Take the lines from the beginning of the data below through the line holding "THREAD = (0.065, 0.038, 0.026)" and return exactly those.

□ □ □ □

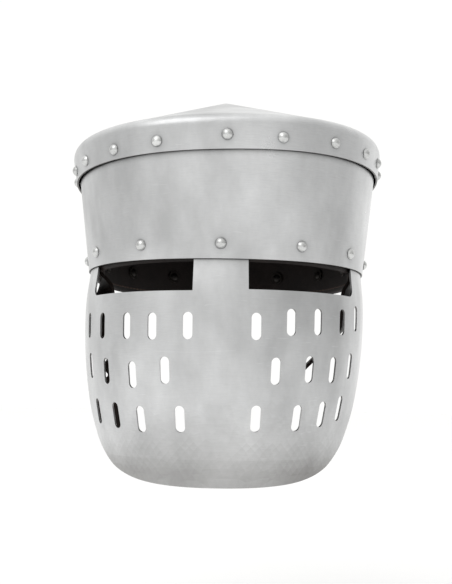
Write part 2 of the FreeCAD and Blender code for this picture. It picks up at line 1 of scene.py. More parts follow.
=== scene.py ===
"""Looks of the knight helmet: satin steel, domed rivets, a leather liner and a buckled chin strap."""
import math
import bpy
from mathutils import Matrix, Vector, noise


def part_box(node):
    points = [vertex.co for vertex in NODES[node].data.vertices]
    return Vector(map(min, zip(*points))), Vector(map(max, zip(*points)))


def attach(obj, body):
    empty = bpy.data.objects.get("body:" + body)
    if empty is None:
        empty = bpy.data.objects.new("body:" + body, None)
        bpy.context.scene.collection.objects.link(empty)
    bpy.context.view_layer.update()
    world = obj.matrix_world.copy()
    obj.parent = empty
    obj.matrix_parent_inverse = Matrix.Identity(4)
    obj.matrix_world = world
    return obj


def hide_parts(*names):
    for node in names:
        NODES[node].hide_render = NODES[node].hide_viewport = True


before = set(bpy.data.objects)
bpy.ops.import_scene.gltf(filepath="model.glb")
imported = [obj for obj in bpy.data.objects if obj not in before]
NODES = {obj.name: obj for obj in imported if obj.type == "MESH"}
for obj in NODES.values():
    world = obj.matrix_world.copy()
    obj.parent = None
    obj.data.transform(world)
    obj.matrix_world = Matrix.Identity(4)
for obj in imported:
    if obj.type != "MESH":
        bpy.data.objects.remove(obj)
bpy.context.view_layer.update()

MM = 0.001

# ---- camera and room, in metres and degrees ----------------------------------------------------
CAMERA_PLACE = Vector((0.0005, -0.750, -0.0797))
CAMERA_PITCH = 5.2
CAMERA_ROLL = 0.8
CAMERA_LENS = 58.7
CAMERA_SENSOR = 36.0
FLOOR_Z = -0.30
FLOOR_RADIUS = 6.0

# ---- colours -------------------------------------------------------------------------------------
# Partly unpolished inner steel, partly painted shade inside the helmet and under its edges.
INNER_STEEL = (0.16, 0.15, 0.14)
# Partly the unpolished tails of rivets, partly painted shade of the helmet's inside.
DULL_SHADED_STEEL = (0.035, 0.032, 0.030)
# Painted shade round rivet heads and joints.
CONTACT_SHADE = (0.05, 0.05, 0.05)
THREAD = (0.065, 0.038, 0.026)

# ---- leather, in millimetres and degrees ---------------------------------------------------------
ROUNDNESS = 2.25            # exponent of the helmet's outline from above
LEATHER = 2.2
# Middle of the liner's wall: (height, half width, half depth).
LINER = [(-12.0, 101.5, 116.3), (29.0, 101.4, 116.2), (46.0, 99.9, 114.9), (66.0, 92.5, 106.5),
         (83.0, 79.1, 91.1), (95.0, 59.3, 68.3), (101.0, 38.0, 43.0), (103.2, 21.0, 23.5)]
LINER_SIZE = (690.0, 160.0)
LINER_DENT = 0.004
DENT_PITCH = 0.035
HEM_FRONT = (-117.0, -1.5)  # (Y, height)
HEM_FALL = 0.032            # per millimetre towards the back
TONGUES = 8
TONGUE_TURN = 360 / TONGUES
TONGUE_COLUMNS = 11
LINER_COLUMNS = TONGUES * (TONGUE_COLUMNS + 1)
BAND_ROWS = 12
TONGUE_ROWS = 22
LINER_ROWS = BAND_ROWS + TONGUE_ROWS
SLIT_FOOT = 52.0
SLIT = 8.0
LACE_RING = 31.0
LACE_RADIUS = 1.4
LACE_MIDDLE = 101.8
LACE_WEAVE = 4.2
KNOT_TURN = math.radians(TONGUE_TURN / 2)
KNOT_HEIGHT = 103.5
KNOT_LOOP = (2.4, 1.35)     # (radius of the loop, radius of the lace in it)
# (tilt of the knot's loop in radians, the end's foot from the knot)
LACE_ENDS = [(0.5, (4, 3, -34)), (-0.6, (-6, 2, -28))]
LACE_END_RADIUS = 1.3
LACE_END_STEPS = 16
STRAP = 2.5
STRAP_COLUMNS = 8
PIVOT = (96.9, -12.0, 10.0)
PIVOT_HOLE = 2.05
STRAP_HOLE = 2.0
# (height, X of the middle, turn, width)
LONG_STRAP = [(20, -96.9, 0, 15), (16, -96.9, 0, 18), (1, -96.5, 0, 18), (-4, -94.8, 18, 18),
              (-9, -93.0, 36, 18), (-15, -93.2, 50, 18), (-28, -95.2, 74, 17.5),
              (-43, -95.4, 88, 17.5), (-75, -92.0, 90, 18), (-106, -89.0, 90, 18),
              (-122, -85.2, 90, 17), (-129, -83.2, 90, 12.5), (-132.6, -82.3, 90, 5)]
STRAP_HOLES = [-66.0, -78.0, -90.0, -102.0, -114.0]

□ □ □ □

TASK OUTPUT
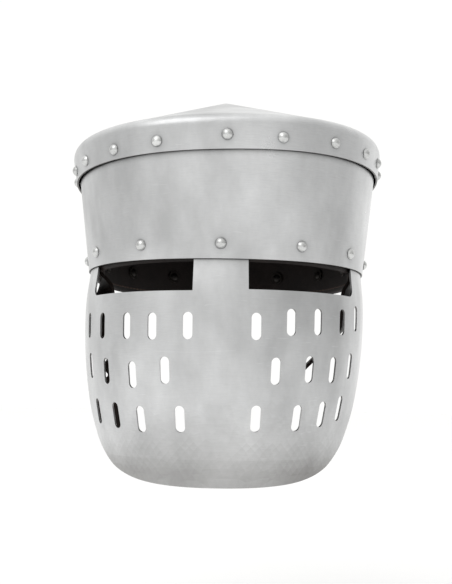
Write part 2 of the FreeCAD and Blender code for this picture. It picks up at line 1 of scene.py. More parts follow.
=== scene.py ===
"""Looks of the knight helmet: satin steel, domed rivets, a leather liner and a buckled chin strap."""
import math
import bpy
from mathutils import Matrix, Vector, noise


def part_box(node):
    points = [vertex.co for vertex in NODES[node].data.vertices]
    return Vector(map(min, zip(*points))), Vector(map(max, zip(*points)))


def attach(obj, body):
    empty = bpy.data.objects.get("body:" + body)
    if empty is None:
        empty = bpy.data.objects.new("body:" + body, None)
        bpy.context.scene.collection.objects.link(empty)
    bpy.context.view_layer.update()
    world = obj.matrix_world.copy()
    obj.parent = empty
    obj.matrix_parent_inverse = Matrix.Identity(4)
    obj.matrix_world = world
    return obj


def hide_parts(*names):
    for node in names:
        NODES[node].hide_render = NODES[node].hide_viewport = True


before = set(bpy.data.objects)
bpy.ops.import_scene.gltf(filepath="model.glb")
imported = [obj for obj in bpy.data.objects if obj not in before]
NODES = {obj.name: obj for obj in imported if obj.type == "MESH"}
for obj in NODES.values():
    world = obj.matrix_world.copy()
    obj.parent = None
    obj.data.transform(world)
    obj.matrix_world = Matrix.Identity(4)
for obj in imported:
    if obj.type != "MESH":
        bpy.data.objects.remove(obj)
bpy.context.view_layer.update()

MM = 0.001

# ---- camera and room, in metres and degrees ----------------------------------------------------
CAMERA_PLACE = Vector((0.0005, -0.750, -0.0797))
CAMERA_PITCH = 5.2
CAMERA_ROLL = 0.8
CAMERA_LENS = 58.7
CAMERA_SENSOR = 36.0
FLOOR_Z = -0.30
FLOOR_RADIUS = 6.0

# ---- colours -------------------------------------------------------------------------------------
# Partly unpolished inner steel, partly painted shade inside the helmet and under its edges.
INNER_STEEL = (0.16, 0.15, 0.14)
# Partly the unpolished tails of rivets, partly painted shade of the helmet's inside.
DULL_SHADED_STEEL = (0.035, 0.032, 0.030)
# Painted shade round rivet heads and joints.
CONTACT_SHADE = (0.05, 0.05, 0.05)
THREAD = (0.065, 0.038, 0.026)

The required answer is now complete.